Career path thus far
Kirsten Bomblies's life has taken her on a varied journey. Originally from the town of Uelzen in Germany's Lower Saxony, she grew up in Colorado in the western United States and has held an American passport for the past eleven years - American citizenship is one of the basic prerequisites for a MacArthur fellowship. She studied biochemistry and biology at the University of Pennsylvania in Philadelphia (USA) and subsequently gathered her first experience with thale cress in California - in the lab of Detlef Weigel, who was still at the Salk Institute in La Jolla at the time. In 2004, she earned her doctorate from the University of Wisconsin for her study of how the cultured corn we know today developed over the past 10,000 years. She returned to thale cress shortly afterwards, as a postdoc in the Molecular Biology Department at the Max Planck Institute for Developmental Biology. However, her time in Tübingen is drawing to a close. Starting July 2009, she will head a working group as a professor at Harvard University in Boston. "I intend to continue studying the emergence and adaptation of species, but I'd like to broaden my research to embrace other plants as well," explains Bomblies.

The fellowship
Kirsten Bomblies is confident that her findings with thale cress can be transferred to other plant species. There is much to indicate that cases of hybrid necrosis in crop plants like wheat can be traced back to the same mechanism that occurs in thale cress, which can serve as a model for the further study of this phenomenon. "This type of model would be extremely valuable for crop cultivation. Here, genetic incompatibility stands in the way of many new hybrids," says the plant researcher. The observation that only a few genes are involved in the development of hybrid necrosis provides her with additional encouragement. Apparently, minor genetic changes are all it takes to get around hybridization barriers and to achieve the desired recombination of attributes.

The biologist, who is also an artist in her spare time, plans to use the fellowship to push ahead with innovative projects for which it might be difficult to obtain research funding. She also wants to write a book about the origin of plant species.

"Kirsten Bomblies may be only 34 years old, but she is already a highly-regarded scientist who is invited to many international congresses.

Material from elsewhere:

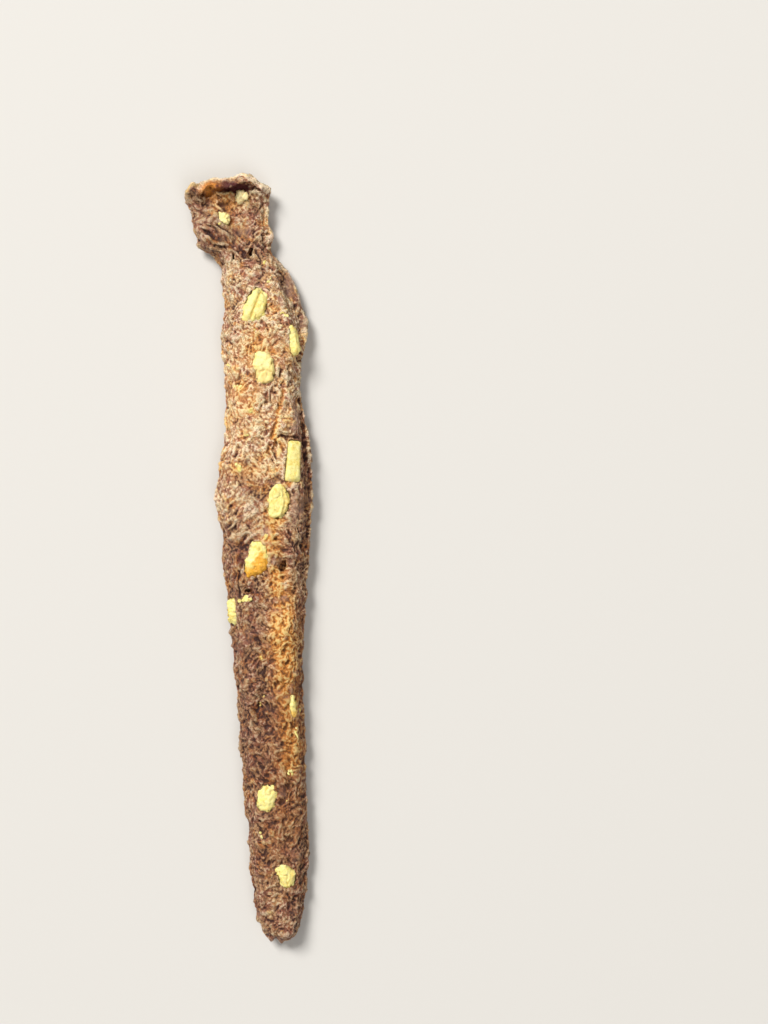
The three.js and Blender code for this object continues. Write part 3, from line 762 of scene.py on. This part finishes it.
class STICK_OT_meat(bpy.types.Operator):
    """Makes the torn, grainy meat over the CAD solid"""

    bl_idname = "stick.meat"
    bl_label = "Meat"

    def execute(self, context):
        s = context.scene.stick_meat
        piece = remeshed("dried_meat", merged_copy("meat"), s.voxel)
        data = piece.data
        kept = self.sculpt(data, s)
        sculpted = KDTree(len(data.vertices))
        for i, vertex in enumerate(data.vertices):
            sculpted.insert(vertex.co, i)
        sculpted.balance()
        thin = piece.modifiers.new("Thin", "DECIMATE")
        thin.ratio = min(1.0, s.triangles / sum(len(p.vertices) - 2 for p in data.polygons))
        data = finished(piece)
        places = corners_of(data)
        places[:, 2] = np.maximum(places[:, 2], 0)
        nearest = np.array([sculpted.find(place)[1] for place in places])
        for name, values in kept.items():
            keep_value(data, name, values[nearest])
        place_corners(data, places * MM)
        smooth_shaded(data)
        data.materials.append(meat_finish(s))
        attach(piece, BODY)
        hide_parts("meat")
        return {"FINISHED"}

    def sculpt(self, data, s):
        """Moves the corners of the mesh, and returns what the finish needs to know at each of them."""
        places, normals = corners_of(data), directions_of(data)
        u, v, z = places[:, 0] + PLAN_ACROSS, places[:, 1] + PLAN_ALONG, places[:, 2]
        up = normals[:, 2]
        waver = layered(places, 2.5, salt=98, layers=3)
        under = ease(0.5 * waver - up, 0.35, 0.75) * ease(1.2 * waver - z, -2.6, -1.2)
        smooth = (1 - under) * ease(patches(u, v, SMOOTH_PATCHES) + 1.4 * waver, 0.3, 1.0)
        side = ease(0.45 - np.abs(up), 0, 0.4) * (1 - under)
        pocket, lip = self.cheese_nearby(places, normals)
        bent = places + GRAIN_BEND * np.stack([lumps(places, 1.8, salt=n) for n in (11, 12, 13)], 1)
        strands = strand_relief(bent, s)
        grain = layered(bent, 1.5, salt=50, layers=4, keep=0.7)
        _, inside, value = cells(bent, s.crumb_size, salt=55)
        crumb = (value - 0.4) * ease(inside, 0, 0.25)
        torn = lumps(places, 3.2, salt=60)
        pits = ease(0.6 * lumps(places, 1.7, salt=61) + 0.4 * lumps(places, 0.8, salt=62), 0.45, 0.7)
        pits *= (1 - 0.7 * ease(v, *HEAD_BEGINS)) * (1 - smooth)
        cuts = cut_depth(u, v) * ease(up, -0.1, 0.4) * (0.75 + 0.5 * lumps(places, 1.3, salt=65))
        lengthways = layered(turned(places, -6), (0.6, 6, 0.6), salt=66, layers=2)
        rise = s.strand_height * (strands - 0.5) + s.grain_height * grain + s.crumb_height * crumb
        rise += TORN_HEIGHT * torn - PIT_DEPTH * pits
        rise *= (1 - SIDE_CALM * side) * (1 - SMOOTH_CALM * smooth)
        folded = self.fold(rise, bent + 0.5 * lumps(places, 2.6, salt=64)[:, None], u, v)
        rise += s.fold_height * folded + SIDE_GROOVES * side * lengthways
        rise = rise * (1 - under) + self.skin_relief(bent) * under
        rise = rise * (1 - pocket) - cuts
        rim = ease(z, *RIM_HEIGHTS) * ease(v, *RIM_BEGINS)
        moved = places + normals * (rise * (1 - RIM_CALM * rim))[:, None] + lip
        self.tear_ends(moved, places, v, rim)
        moved[:, 2] = within_height(moved[:, 2])
        place_corners(data, moved)
        # Painted light and shade: the finish colours raised grain, strands, crumbs, folds, the rim's crest
        # and the flap's edge lighter as painted highlights, and pits and cuts darker as painted shade.
        relief_shading = 0.55 + 0.6 * grain + 0.4 * (strands - 0.5) + 0.25 * crumb - 0.35 * pits - 0.5 * cuts
        relief_shading += side * (0.4 * lengthways - 0.1) + 0.35 * folded - 0.15 * smooth
        relief_shading += np.maximum(stroke(u, v, RIM_LINE, 0.5), 0.7 * stroke(u, v, FLAP_EDGE, 0.4))
        tone_and_shading = tone_of(u, v) + 0.3 * layered(places, 4.5, salt=97, layers=2)
        wire_mark, scorch = self.rack_marks(places, u, v, waver)
        ember, rim_shadow_and_red_spots = self.rim_marks(places, u, v, z)
        return {
            "relief_shading": relief_shading,
            "cavity_shade": self.hollow_share(data),
            "skin": under + 0.45 * smooth,
            "wire_mark": under * wire_mark,
            "scorch": under * scorch,
            # Painted shade makes the sides darker; the underside's skin is lighter.
            "tone_and_shading": np.maximum(DARKEST, tone_and_shading * (1 - 0.25 * side)) + 0.6 * under,
            "amber": self.amber_share(places, u, v),
            "ember": ember,
            "rim_shadow_and_red_spots": rim_shadow_and_red_spots,
        }

    def fold(self, rise, points, u, v):
        """Calms the grain where the meat is folded, and returns how high the folds stand there."""
        folded = np.zeros(len(rise))
        for x, y, wide, long, degrees, height in FOLDS:
            share = np.clip(1.4 * spot(u, v, *at_pixel(x, y), wide, long), 0, 1)
            creased = layered(turned(points, degrees), (1.6, 5.5, 3), salt=67, layers=2, keep=0.5)
            rise *= 1 - FOLD_CALM * share * height
            folded += height * share * np.maximum(1 - 3.6 * np.abs(creased), -1)
        return folded

    def skin_relief(self, bent):
        """How high the wrinkled and dented skin of the underside stands, in millimetres."""
        wrinkle = 1 - ease(np.abs(layered(bent, (2.6, 1.5, 2), salt=70, layers=3)), 0, 0.1)
        dent = np.maximum(0, 0.3 + layered(bent, 3.5, salt=72))
        return -WRINKLE_DEPTH * wrinkle - DENT_DEPTH * dent - SKIN_DEPTH

    def tear_ends(self, moved, places, v, rim):
        """Moves the corners so that the head's rim and the end of the tail are ragged."""
        moved[:, 0] += rim * RIM_RAGGED * layered(places, 1.2, salt=80, layers=3, keep=0.8)
        moved[:, 1] += rim * RIM_RAGGED * layered(places, 1.2, salt=83, layers=3, keep=0.8)
        moved[:, 2] -= rim * RIM_DROP * (0.6 + layered(places, 1.5, salt=86, layers=3, keep=0.8))
        moved[:, 1] -= ease(6 - v, 0, 5) * TAIL_RAGGED * lumps(places, (1.1, 9, 1.4), salt=89)

    def rack_marks(self, places, u, v, waver):
        """Where the rack's wires left marks, and where these are scorched."""
        along_rack = v - RACK_SLANT * u - RACK_FIRST
        nearest_wire = np.round(along_rack / RACK_PITCH) * RACK_PITCH
        from_wire = np.abs(along_rack - nearest_wire + 0.4 * lumps(places, 3, salt=75))
        long_mark = stroke(u, v, MIDDLE_LINE, 0.6) * (1 + 1.6 * waver)
        mark = 0.9 * ease(0.45 - from_wire + 1.3 * waver, 0, 0.5) + 0.7 * ease(long_mark, 0.3, 0.8)
        scorch = ease(lumps(places, 2.6, salt=99), -0.6, 0.1) * np.exp(-((from_wire / SCORCH_WIDTH) ** 2))
        return mark, scorch

    def rim_marks(self, places, u, v, z):
        """Where the rim glows, where painted shadow colours the inner side of the rim dark red, and where
        some small spots of the meat are dark red.
        """
        ember = patches(u, v, EMBER_PATCHES) * ease(z, 3, 4.5)
        ember *= ease(layered(places, 1.0, salt=90, layers=3), -0.7, 0)
        # Painted shadow: the inner side of the curled rim, just below its crest.
        inner = ease(stroke(u, v, RIM_INNER, 0.8) * (1 - stroke(u, v, RIM_LINE, 0.5)), 0.15, 0.55)
        inner *= ease(layered(places, 1.2, salt=96, layers=3), -0.9, -0.5)
        return ember, inner + patches(u, v, RED_PATCHES)

    def hollow_share(self, data):
        """How deep each corner lies in a crevice, from 0 on a ridge to 1, which the finish uses to paint
        shade in the crevices.
        """
        places, normals = corners_of(data), directions_of(data)
        ends = np.empty(len(data.edges) * 2, np.int64)
        data.edges.foreach_get("vertices", ends)
        a, b = ends.reshape(-1, 2).T
        count = np.bincount(ends, minlength=len(places))
        smooth = places
        for _ in range(HOLLOW_ROUNDS):
            total = np.stack([np.bincount(a, smooth[b, n], len(places)) for n in range(3)], 1)
            total += np.stack([np.bincount(b, smooth[a, n], len(places)) for n in range(3)], 1)
            smooth = total / count[:, None]
        depth = np.sum((smooth - places) * normals, 1)
        return 0.5 + depth / HOLLOW_DEPTH

    def cheese_nearby(self, places, normals):
        """1 in the pockets under the cheese and 0 away from them, and the moves that draw ragged lips of
        meat over the edges of the cheese."""
        mesh = merged_copy(*CHEESE_NODES)
        tree = BVHTree.FromBMesh(mesh)
        mesh.free()
        share, lip = np.zeros(len(places)), np.zeros((len(places), 3))
        reach = LIP_REACH * np.clip(0.2 + 1.3 * layered(places, 1.1, salt=95, layers=2), 0, 1)
        for i, (place, normal) in enumerate(zip(places, normals)):
            near, _, _, away = tree.find_nearest(Vector(place), CHEESE_REACH)
            if near is not None:
                toward = (near - Vector(place)) / max(away, 1e-6)
                facing = toward.dot(Vector(normal))
                share[i] = min(1.0, max(0.0, (facing - 0.1) / 0.5)) * min(1.0, max(0.0, (0.9 - away) / 0.4))
                lip[i] = toward * (reach[i] * (1 - share[i]) * min(1.0, (CHEESE_REACH - away) / 0.5))
        return share, lip

    def amber_share(self, places, u, v):
        """Where melted cheese has soaked into the meat."""
        share = strokes(u, v, AMBER_LINES) + patches(u, v, AMBER_PATCHES)
        broken = lumps(places, 1.5, salt=91) + 0.5 * lumps(places, 0.7, salt=92)
        return share * ease(broken, -1.1, -0.1)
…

Her studies of hybrid necrosis have opened a new gateway in evolutionary biology. I don't know many other scientists with as many wonderful and original ideas as Kirsten," said Detlef Weigel, Director at the Max Planck Institute for Developmental Biology. "The MacArthur fellowship, known by many as the "Genius Award", will put her in a position to bring her ideas to fruition irrespective of the opinions of the scientific establishment. We are all really thrilled; it's a fabulous accolade for Kirsten, but it's also a great acknowledgement of the field of evolutionary biology and the academic freedom enjoyed at the Max Planck Society."

The MacArthur Foundation
With capital of seven billion dollars (ca. five billion euros) and annual payouts of around 300 million dollars in funding, the MacArthur Foundation is one of the USA's largest foundations. The MacArthur Fellows Program provides support for talented individuals with a total of approximately 500,000 dollars (ca. 350,000 euros) over a five-year period. The criteria are: exceptional creativity, the prospect of outstanding future discoveries and considerable potential to promote creative work in the future. The program's objective is to support strongly talented individuals so that they can pursue their creative, intellectual and professional aptitudes. These can include writers, scientists, artists, scholars in the human sciences, teachers or entrepreneurs, provided they are American citizens or reside in the United States.